6. Utilize lightweight scenario planning
When you create a budget, create three. The one you think will come to pass, the worst case scenario, and your dream scenario. Plan to use the one that you think will come to pass, but keep the others handy. That way you’re prepared if your revenue projections were too generous and you have to cut expenses. Similarly, if you find yourself flush, you can avoid making ad hoc decisions on how to spend the money because you’ve thought through how to use that money in advance.
But just because you’re dealing in scenarios, there’s no need to get elaborate: “Keep it simple,” Brandon advises. “Worst Case, Most Likely, Best Case are usually sufficient.”
And a bonus if you work in political tech:
7. Account for cyclicality and for difficulty in collections
Politics is an incredibly cyclical business.
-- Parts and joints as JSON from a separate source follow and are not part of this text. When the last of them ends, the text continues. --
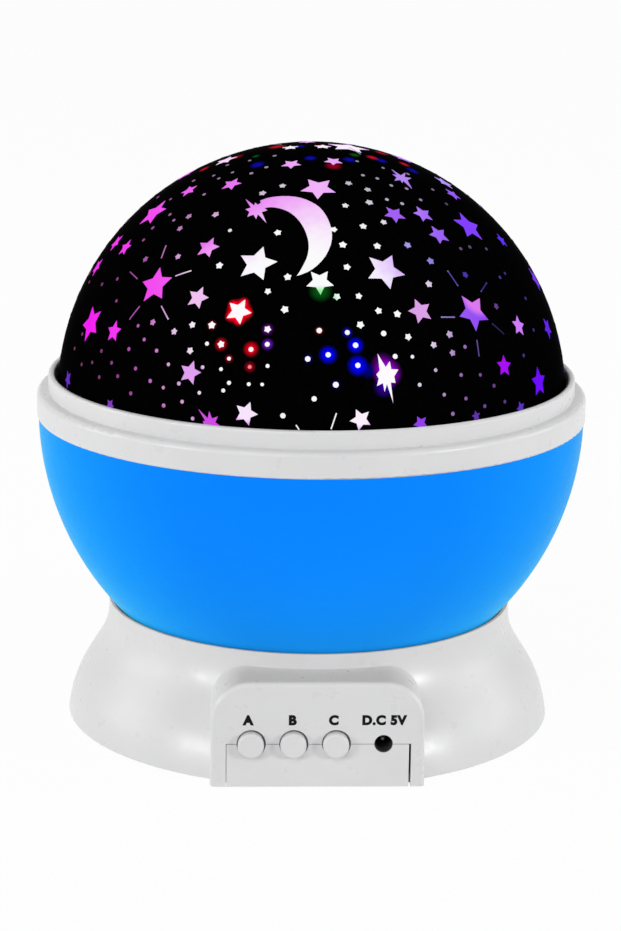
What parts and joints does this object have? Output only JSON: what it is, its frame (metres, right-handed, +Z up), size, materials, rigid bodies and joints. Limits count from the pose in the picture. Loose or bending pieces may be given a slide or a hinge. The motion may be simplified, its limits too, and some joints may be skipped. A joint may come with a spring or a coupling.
{
  "type": "star night light projector",
  "caption": "Round night light projector: a printed star dome and bowl turn on a flared base with push buttons, a power socket and a battery bay.",
  "frame": {"origin": "middle of the footprint, on the surface that the light stands on", "axes": "+Z up along the axis that the bowl turns on, -Y towards the control panel, +X to the right of the panel"},
  "size_m": [0.1254, 0.1254, 0.1327],
  "materials": {
    "white_plastic": "satin moulded ABS",
    "blue_plastic": "glossy translucent polystyrene",
    "printed_dome": "clear dome printed black, with clear stars",
    "natural_plastic": "natural acetal and ABS",
    "circuit_board": "solder mask",
    "black_plastic": "moulded",
    "screw_steel": "nickel plated",
    "foot_rubber": "matt",
    "battery_sleeve": "plain printed sleeve",
    "lamp_white": "clear epoxy",
    "lamp_green": "tinted epoxy",
    "lamp_red": "tinted epoxy",
    "lamp_blue": "tinted epoxy",
    "wire_insulation": "PVC"
  },
  "bodies": {
    "base": {"base_shell": "white_plastic", "bottom_cover": "white_plastic", "base_screws": "screw_steel", "rubber_feet": "foot_rubber", "main_board": "circuit_board", "board_parts": "black_plastic", "main_board_screws": "screw_steel", "switch_body_a": "black_plastic", "switch_body_b": "black_plastic", "switch_body_c": "black_plastic", "dc_jack": "black_plastic", "dc_jack_pin": "screw_steel", "battery_1": "battery_sleeve", "battery_2": "battery_sleeve", "battery_3": "battery_sleeve", "battery_4": "battery_sleeve", "battery_contacts": "screw_steel", "battery_springs": "screw_steel", "gearbox_case": "natural_plastic", "gearbox_screw": "screw_steel", "motor_can": "screw_steel", "bearing_ring": "natural_plastic", "turntable_hub": "natural_plastic", "hub_screws": "screw_steel", "light_tower": "natural_plastic", "tower_screws": "screw_steel", "led_board": "circuit_board", "led_board_screws": "screw_steel", "led_white": "lamp_white", "led_green": "lamp_green", "led_red": "lamp_red", "led_blue": "lamp_blue", "led_resistors": "black_plastic", "led_wires": "wire_insulation", "motor_wires": "wire_insulation", "battery_wires": "wire_insulation"},
    "turntable": {"bowl": "blue_plastic", "rim_ring": "white_plastic", "dome_collar": "white_plastic", "star_dome": "printed_dome", "ring_gear": "natural_plastic", "ring_gear_screws": "screw_steel"},
    "drive": {"drive_gear": "natural_plastic", "output_shaft": "screw_steel"},
    "button_a_body": {"button_a": "white_plastic", "switch_plunger_a": "black_plastic"},
    "button_b_body": {"button_b": "white_plastic", "switch_plunger_b": "black_plastic"},
    "button_c_body": {"button_c": "white_plastic", "switch_plunger_c": "black_plastic"},
    "door": {"battery_door": "white_plastic", "battery_door_screw": "screw_steel"}
  },
  "joints": [
    {"name": "bowl_rotation", "type": "hinge", "parent": "base", "child": "turntable", "pos_m": [0, 0, 0], "axis": [0, 0, 1], "continuous": true},
    {"name": "drive_gear_rotation", "type": "hinge", "parent": "base", "child": "drive", "pos_m": [0.027, 0, 0], "axis": [0, 0, 1], "continuous": true},
    {"name": "button_a_press", "type": "slide", "parent": "base", "child": "button_a_body", "axis": [0, 1, 0], "range_m": [0, 0.001], "stiffness_N_per_m": 250, "springref_m": -0.0005},
    {"name": "button_b_press", "type": "slide", "parent": "base", "child": "button_b_body", "axis": [0, 1, 0], "range_m": [0, 0.001], "stiffness_N_per_m": 250, "springref_m": -0.0005},
    {"name": "button_c_press", "type": "slide", "parent": "base", "child": "button_c_body", "axis": [0, 1, 0], "range_m": [0, 0.001], "stiffness_N_per_m": 250, "springref_m": -0.0005},
    {"name": "battery_door_swing", "type": "hinge", "parent": "base", "child": "door", "pos_m": [0, -0.0136, 0.0005], "axis": [-1, 0, 0], "range_deg": [0, 90]}
  ],
  "couplings": [
    {"joint": "drive_gear_rotation", "follows": "bowl_rotation", "ratio": 6.4}
  ]
}
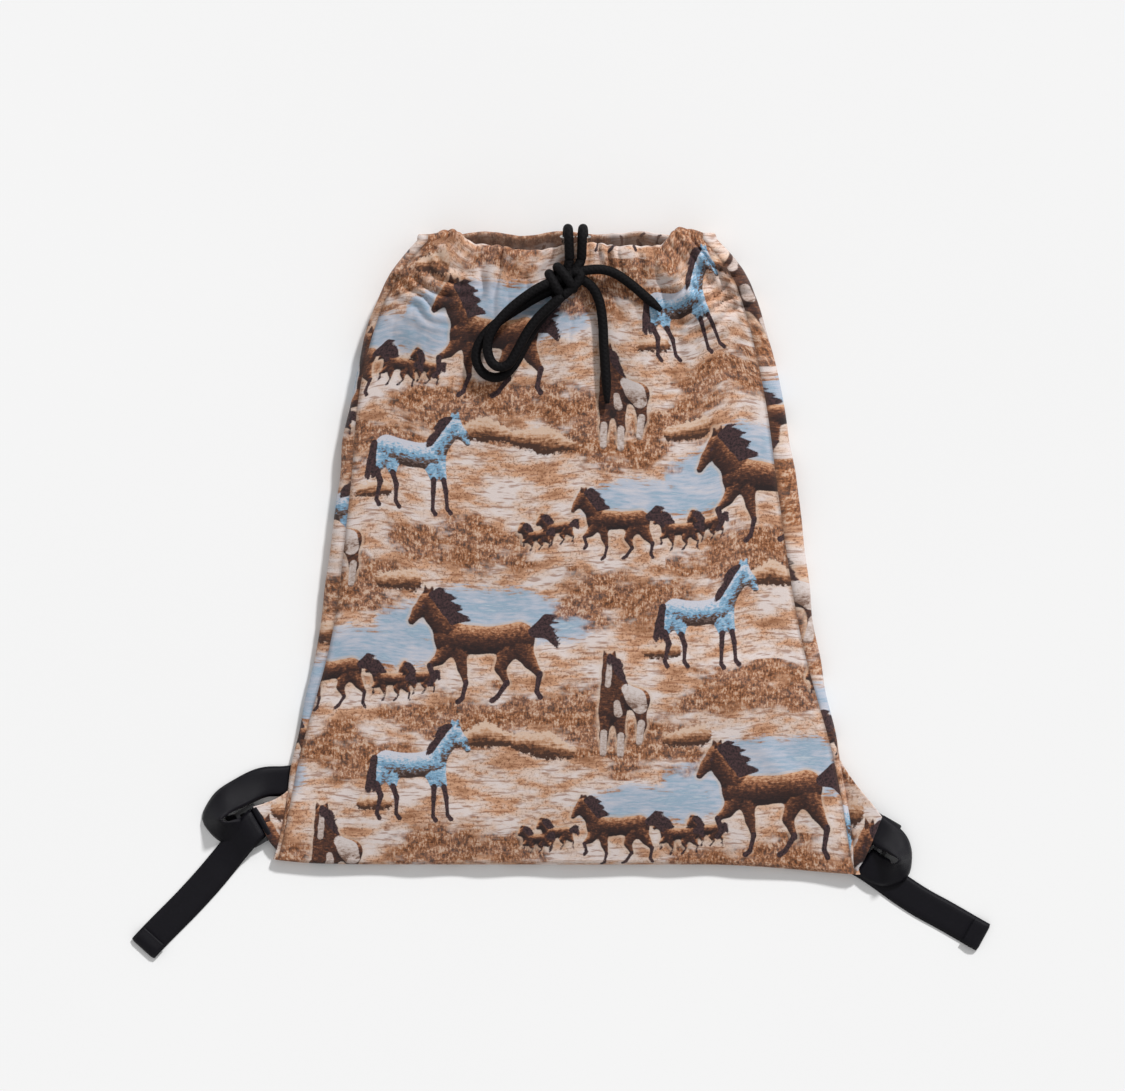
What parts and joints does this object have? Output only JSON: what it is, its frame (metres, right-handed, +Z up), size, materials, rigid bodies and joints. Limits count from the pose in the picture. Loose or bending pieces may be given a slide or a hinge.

Your revenues may swell and shrink 2-3x depending on the election cycle. If your customers are campaigns, then your customers will cease to exist after a given date – and if you’re not paid in full before then, you may never see the revenue owed. You may want to budget in 2-3 year cycles.
For example, some political tech startups budget and fundraise in two-year cycles to account for the cyclicality that comes with elections and campaigns. That way they aren't caught off guard by predictably lower revenues in non-election years and higher expenses in election years.
Fundraising stats often are considered newsworthy in and of themselves. But managing expenses is where the rubber hits the road.
One of the things I was struck by at the end of the webinar is that, while a lot of the advice Roddy and Brandon shared seems intuitive when you spell it out, that’s not the same is it being top of mind when you’re in the thick of building a startup. I surveyed the portfolio companies who had been on the call, and within 24 hours of hanging up, nine of the companies already had concrete plans to adopt new financial policies or strategies based on what they heard.
So in that spirit, I hope this collection of perspectives and advice is as helpful to you as it was to them!